# [Given request]
Only the number is wanted: count the lines that contain "finishes".

# [Supplied data]
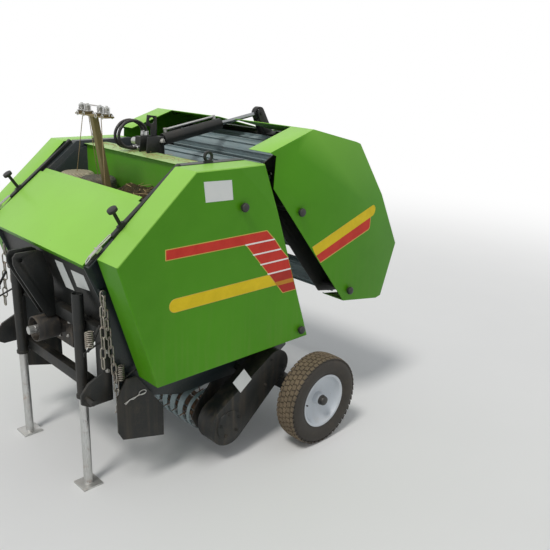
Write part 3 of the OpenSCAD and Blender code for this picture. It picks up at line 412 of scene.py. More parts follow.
---
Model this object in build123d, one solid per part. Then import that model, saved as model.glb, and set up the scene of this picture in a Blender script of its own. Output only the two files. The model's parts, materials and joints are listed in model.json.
* * *
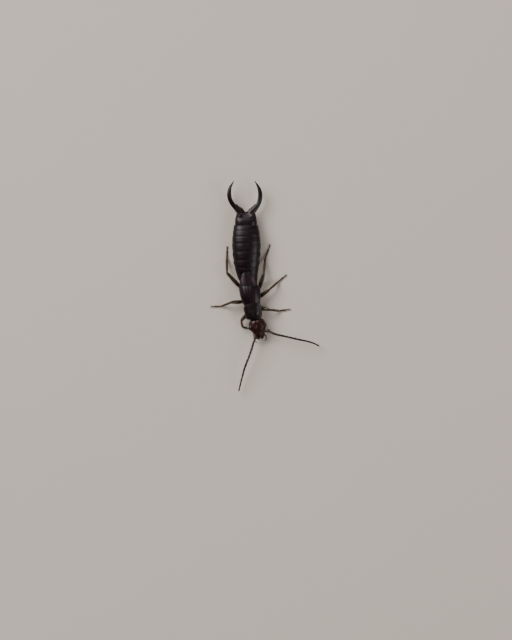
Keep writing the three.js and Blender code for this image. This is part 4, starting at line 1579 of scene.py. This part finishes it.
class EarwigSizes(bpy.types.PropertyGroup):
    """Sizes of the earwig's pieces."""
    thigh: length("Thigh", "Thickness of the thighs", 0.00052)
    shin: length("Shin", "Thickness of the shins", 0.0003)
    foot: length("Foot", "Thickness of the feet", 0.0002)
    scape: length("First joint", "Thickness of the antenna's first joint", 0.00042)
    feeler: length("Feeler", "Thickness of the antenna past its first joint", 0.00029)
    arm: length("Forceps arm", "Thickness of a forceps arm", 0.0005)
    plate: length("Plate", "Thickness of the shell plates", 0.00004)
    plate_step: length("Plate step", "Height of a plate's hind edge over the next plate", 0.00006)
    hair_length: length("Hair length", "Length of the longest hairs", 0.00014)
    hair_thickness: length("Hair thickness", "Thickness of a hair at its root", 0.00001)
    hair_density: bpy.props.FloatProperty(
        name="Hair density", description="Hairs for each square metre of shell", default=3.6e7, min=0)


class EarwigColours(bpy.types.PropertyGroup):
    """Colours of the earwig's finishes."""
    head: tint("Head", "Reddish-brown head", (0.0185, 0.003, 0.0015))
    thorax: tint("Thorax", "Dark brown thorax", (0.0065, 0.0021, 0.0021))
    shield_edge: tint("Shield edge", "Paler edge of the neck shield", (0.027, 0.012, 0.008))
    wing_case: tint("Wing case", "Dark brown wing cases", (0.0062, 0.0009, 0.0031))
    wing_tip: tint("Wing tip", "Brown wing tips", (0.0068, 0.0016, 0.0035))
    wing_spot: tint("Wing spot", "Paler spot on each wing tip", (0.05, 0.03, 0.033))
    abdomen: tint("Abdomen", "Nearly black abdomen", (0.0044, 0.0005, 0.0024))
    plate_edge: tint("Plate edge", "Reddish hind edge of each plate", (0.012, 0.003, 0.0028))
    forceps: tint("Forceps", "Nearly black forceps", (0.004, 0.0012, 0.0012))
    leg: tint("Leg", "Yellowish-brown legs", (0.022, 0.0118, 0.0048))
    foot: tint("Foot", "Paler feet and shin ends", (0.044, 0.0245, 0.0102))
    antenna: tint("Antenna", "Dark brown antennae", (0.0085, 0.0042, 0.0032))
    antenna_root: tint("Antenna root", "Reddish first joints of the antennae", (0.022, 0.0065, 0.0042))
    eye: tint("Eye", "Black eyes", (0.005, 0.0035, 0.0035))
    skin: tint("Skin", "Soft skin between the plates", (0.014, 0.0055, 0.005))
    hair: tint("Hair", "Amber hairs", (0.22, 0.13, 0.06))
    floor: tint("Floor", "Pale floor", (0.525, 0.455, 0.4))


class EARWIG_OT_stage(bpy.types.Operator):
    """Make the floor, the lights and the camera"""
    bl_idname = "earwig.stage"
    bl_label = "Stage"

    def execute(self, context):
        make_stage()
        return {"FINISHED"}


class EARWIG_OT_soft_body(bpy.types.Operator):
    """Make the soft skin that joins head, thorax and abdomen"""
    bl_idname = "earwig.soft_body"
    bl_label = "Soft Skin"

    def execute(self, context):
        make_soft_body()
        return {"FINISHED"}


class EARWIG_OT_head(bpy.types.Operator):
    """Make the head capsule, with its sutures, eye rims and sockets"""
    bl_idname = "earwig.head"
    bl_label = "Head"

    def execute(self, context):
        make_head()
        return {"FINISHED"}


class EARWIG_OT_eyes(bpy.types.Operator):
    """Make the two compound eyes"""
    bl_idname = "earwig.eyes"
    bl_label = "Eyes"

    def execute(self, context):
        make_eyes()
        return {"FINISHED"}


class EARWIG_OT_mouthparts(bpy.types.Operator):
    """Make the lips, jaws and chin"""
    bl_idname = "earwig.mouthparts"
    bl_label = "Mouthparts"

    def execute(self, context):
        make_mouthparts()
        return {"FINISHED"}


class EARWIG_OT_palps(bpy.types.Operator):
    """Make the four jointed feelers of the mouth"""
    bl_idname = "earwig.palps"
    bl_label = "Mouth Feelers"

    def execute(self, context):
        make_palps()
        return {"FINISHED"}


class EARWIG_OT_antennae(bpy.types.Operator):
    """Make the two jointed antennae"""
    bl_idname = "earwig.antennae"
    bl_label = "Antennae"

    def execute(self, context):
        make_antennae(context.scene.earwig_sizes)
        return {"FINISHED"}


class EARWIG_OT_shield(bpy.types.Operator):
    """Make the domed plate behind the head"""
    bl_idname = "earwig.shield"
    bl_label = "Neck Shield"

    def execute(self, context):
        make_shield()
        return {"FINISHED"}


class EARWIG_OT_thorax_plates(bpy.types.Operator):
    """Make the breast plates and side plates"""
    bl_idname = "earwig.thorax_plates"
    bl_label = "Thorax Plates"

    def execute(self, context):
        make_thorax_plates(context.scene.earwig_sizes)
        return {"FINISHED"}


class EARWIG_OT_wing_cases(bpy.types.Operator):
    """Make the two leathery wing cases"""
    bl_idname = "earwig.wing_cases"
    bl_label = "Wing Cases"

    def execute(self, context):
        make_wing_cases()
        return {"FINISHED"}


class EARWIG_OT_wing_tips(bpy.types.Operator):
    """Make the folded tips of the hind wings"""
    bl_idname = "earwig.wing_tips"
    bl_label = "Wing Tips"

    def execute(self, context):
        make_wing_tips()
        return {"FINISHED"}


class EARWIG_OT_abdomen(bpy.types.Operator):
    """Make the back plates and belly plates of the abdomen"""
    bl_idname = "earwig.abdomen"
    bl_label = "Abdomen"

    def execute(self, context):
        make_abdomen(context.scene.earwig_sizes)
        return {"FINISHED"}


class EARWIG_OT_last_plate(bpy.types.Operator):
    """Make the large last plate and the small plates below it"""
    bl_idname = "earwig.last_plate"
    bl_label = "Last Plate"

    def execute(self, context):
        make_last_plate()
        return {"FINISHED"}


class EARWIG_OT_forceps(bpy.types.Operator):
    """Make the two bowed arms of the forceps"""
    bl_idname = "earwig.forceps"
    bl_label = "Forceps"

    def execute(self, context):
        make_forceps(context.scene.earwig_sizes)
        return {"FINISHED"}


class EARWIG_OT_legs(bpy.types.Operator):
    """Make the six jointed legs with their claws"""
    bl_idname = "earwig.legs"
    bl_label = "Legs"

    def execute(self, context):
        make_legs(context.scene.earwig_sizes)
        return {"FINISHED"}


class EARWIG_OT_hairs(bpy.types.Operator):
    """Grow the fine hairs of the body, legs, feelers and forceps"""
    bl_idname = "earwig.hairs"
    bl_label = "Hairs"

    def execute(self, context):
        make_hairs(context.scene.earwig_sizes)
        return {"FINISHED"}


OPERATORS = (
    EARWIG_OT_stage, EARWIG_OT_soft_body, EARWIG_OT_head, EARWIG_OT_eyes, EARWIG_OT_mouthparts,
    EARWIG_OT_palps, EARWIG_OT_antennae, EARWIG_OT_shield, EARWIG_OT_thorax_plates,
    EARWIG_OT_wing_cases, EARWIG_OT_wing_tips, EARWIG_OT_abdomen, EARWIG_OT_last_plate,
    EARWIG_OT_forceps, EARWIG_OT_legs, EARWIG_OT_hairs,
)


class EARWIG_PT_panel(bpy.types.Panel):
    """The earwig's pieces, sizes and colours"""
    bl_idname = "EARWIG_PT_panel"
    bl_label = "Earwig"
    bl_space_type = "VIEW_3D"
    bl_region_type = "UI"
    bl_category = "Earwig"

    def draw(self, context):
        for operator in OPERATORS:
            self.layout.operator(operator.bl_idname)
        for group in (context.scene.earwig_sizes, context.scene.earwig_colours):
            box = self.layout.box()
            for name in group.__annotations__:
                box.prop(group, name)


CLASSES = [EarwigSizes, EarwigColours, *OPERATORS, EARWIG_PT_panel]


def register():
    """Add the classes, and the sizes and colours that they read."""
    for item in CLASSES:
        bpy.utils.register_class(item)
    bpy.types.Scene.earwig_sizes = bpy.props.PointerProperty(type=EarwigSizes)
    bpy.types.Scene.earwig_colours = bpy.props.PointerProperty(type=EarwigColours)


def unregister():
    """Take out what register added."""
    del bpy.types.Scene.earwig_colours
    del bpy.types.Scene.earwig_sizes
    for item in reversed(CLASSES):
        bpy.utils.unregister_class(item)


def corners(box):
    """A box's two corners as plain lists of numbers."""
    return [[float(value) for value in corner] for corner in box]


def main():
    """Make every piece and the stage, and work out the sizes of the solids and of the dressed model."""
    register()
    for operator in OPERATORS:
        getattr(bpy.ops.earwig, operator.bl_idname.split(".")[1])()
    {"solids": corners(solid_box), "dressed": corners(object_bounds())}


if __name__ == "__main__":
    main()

# [Response for this exercise]
2